Direction:
Output each line of the material exactly as it stands.

Provided data:
- - -

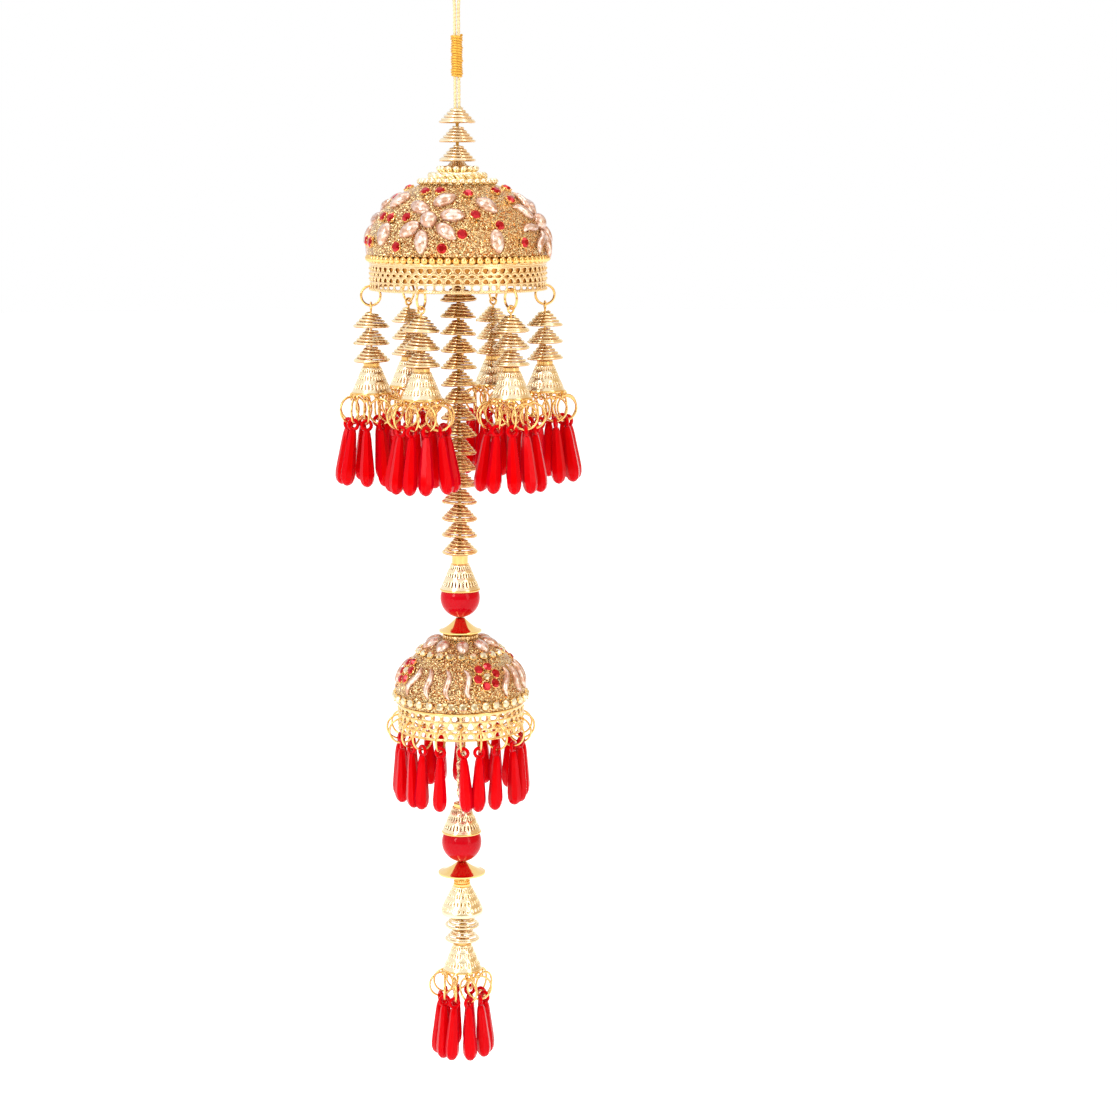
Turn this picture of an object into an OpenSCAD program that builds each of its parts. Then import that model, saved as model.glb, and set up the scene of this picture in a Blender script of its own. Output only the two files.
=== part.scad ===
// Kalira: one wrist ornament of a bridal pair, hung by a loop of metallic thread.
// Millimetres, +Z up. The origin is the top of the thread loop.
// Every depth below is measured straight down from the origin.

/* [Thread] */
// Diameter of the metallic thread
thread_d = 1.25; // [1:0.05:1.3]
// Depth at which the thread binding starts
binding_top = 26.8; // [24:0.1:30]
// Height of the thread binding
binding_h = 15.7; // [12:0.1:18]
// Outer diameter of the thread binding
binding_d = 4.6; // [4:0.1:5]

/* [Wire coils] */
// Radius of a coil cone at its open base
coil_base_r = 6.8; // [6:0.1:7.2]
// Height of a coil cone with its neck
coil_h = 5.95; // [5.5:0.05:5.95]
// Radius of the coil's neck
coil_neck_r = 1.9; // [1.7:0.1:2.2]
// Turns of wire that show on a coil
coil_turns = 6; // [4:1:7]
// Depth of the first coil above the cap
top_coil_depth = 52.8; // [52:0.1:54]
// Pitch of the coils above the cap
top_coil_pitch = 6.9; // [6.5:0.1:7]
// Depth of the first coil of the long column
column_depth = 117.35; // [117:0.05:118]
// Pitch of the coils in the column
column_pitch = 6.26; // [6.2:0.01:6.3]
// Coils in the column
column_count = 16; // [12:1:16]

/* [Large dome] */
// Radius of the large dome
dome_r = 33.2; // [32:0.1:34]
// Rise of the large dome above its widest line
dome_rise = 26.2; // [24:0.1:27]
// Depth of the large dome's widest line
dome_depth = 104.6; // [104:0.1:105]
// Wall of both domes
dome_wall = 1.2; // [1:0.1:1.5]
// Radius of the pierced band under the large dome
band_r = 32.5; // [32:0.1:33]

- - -

Full output:
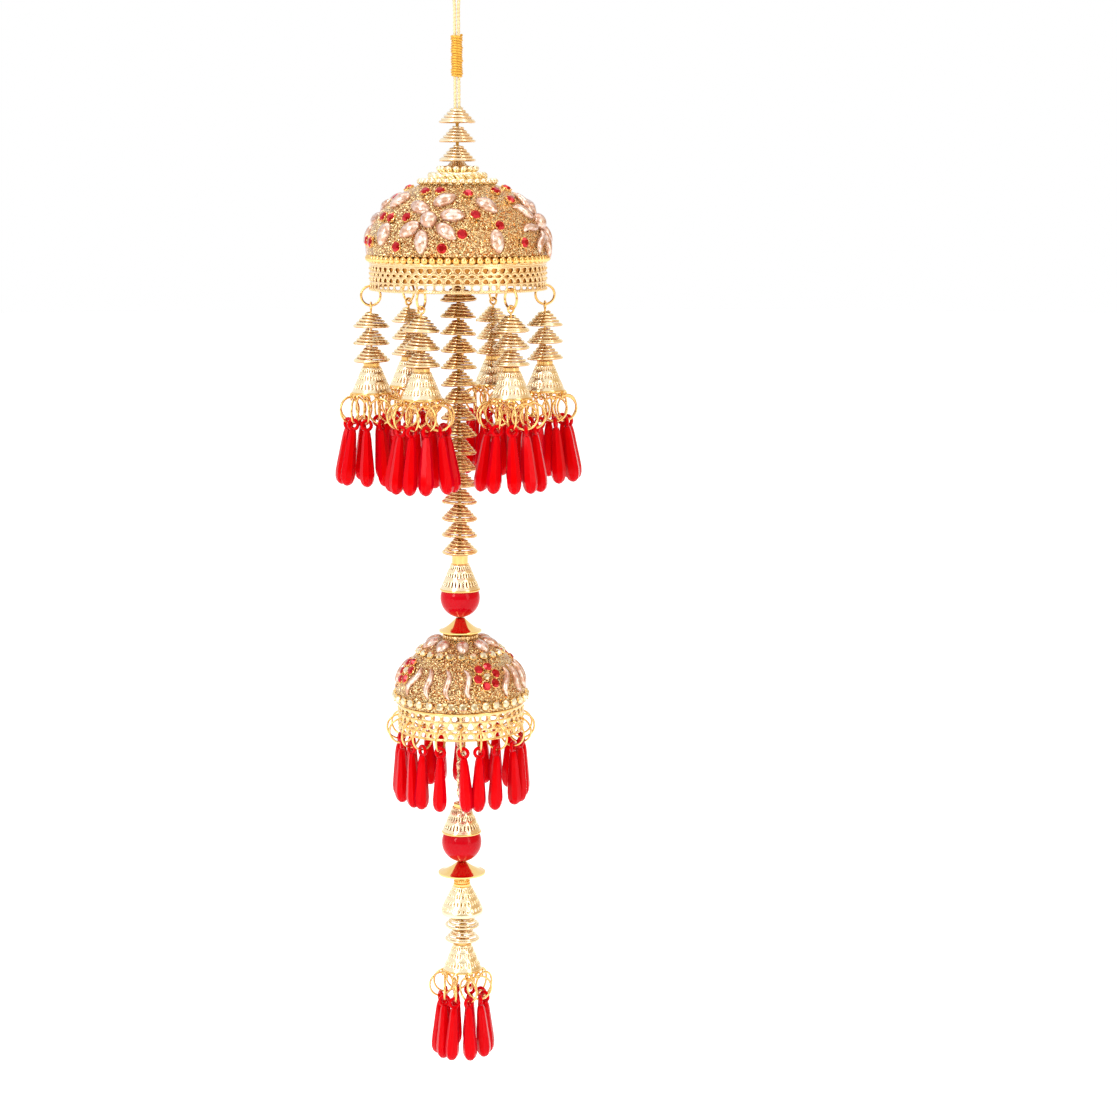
Turn this picture of an object into an OpenSCAD program that builds each of its parts. Then import that model, saved as model.glb, and set up the scene of this picture in a Blender script of its own. Output only the two files.
=== part.scad ===
// Kalira: one wrist ornament of a bridal pair, hung by a loop of metallic thread.
// Millimetres, +Z up. The origin is the top of the thread loop.
// Every depth below is measured straight down from the origin.

/* [Thread] */
// Diameter of the metallic thread
thread_d = 1.25; // [1:0.05:1.3]
// Depth at which the thread binding starts
binding_top = 26.8; // [24:0.1:30]
// Height of the thread binding
binding_h = 15.7; // [12:0.1:18]
// Outer diameter of the thread binding
binding_d = 4.6; // [4:0.1:5]

/* [Wire coils] */
// Radius of a coil cone at its open base
coil_base_r = 6.8; // [6:0.1:7.2]
// Height of a coil cone with its neck
coil_h = 5.95; // [5.5:0.05:5.95]
// Radius of the coil's neck
coil_neck_r = 1.9; // [1.7:0.1:2.2]
// Turns of wire that show on a coil
coil_turns = 6; // [4:1:7]
// Depth of the first coil above the cap
top_coil_depth = 52.8; // [52:0.1:54]
// Pitch of the coils above the cap
top_coil_pitch = 6.9; // [6.5:0.1:7]
// Depth of the first coil of the long column
column_depth = 117.35; // [117:0.05:118]
// Pitch of the coils in the column
column_pitch = 6.26; // [6.2:0.01:6.3]
// Coils in the column
column_count = 16; // [12:1:16]

/* [Large dome] */
// Radius of the large dome
dome_r = 33.2; // [32:0.1:34]
// Rise of the large dome above its widest line
dome_rise = 26.2; // [24:0.1:27]
// Depth of the large dome's widest line
dome_depth = 104.6; // [104:0.1:105]
// Wall of both domes
dome_wall = 1.2; // [1:0.1:1.5]
// Radius of the pierced band under the large dome
band_r = 32.5; // [32:0.1:33]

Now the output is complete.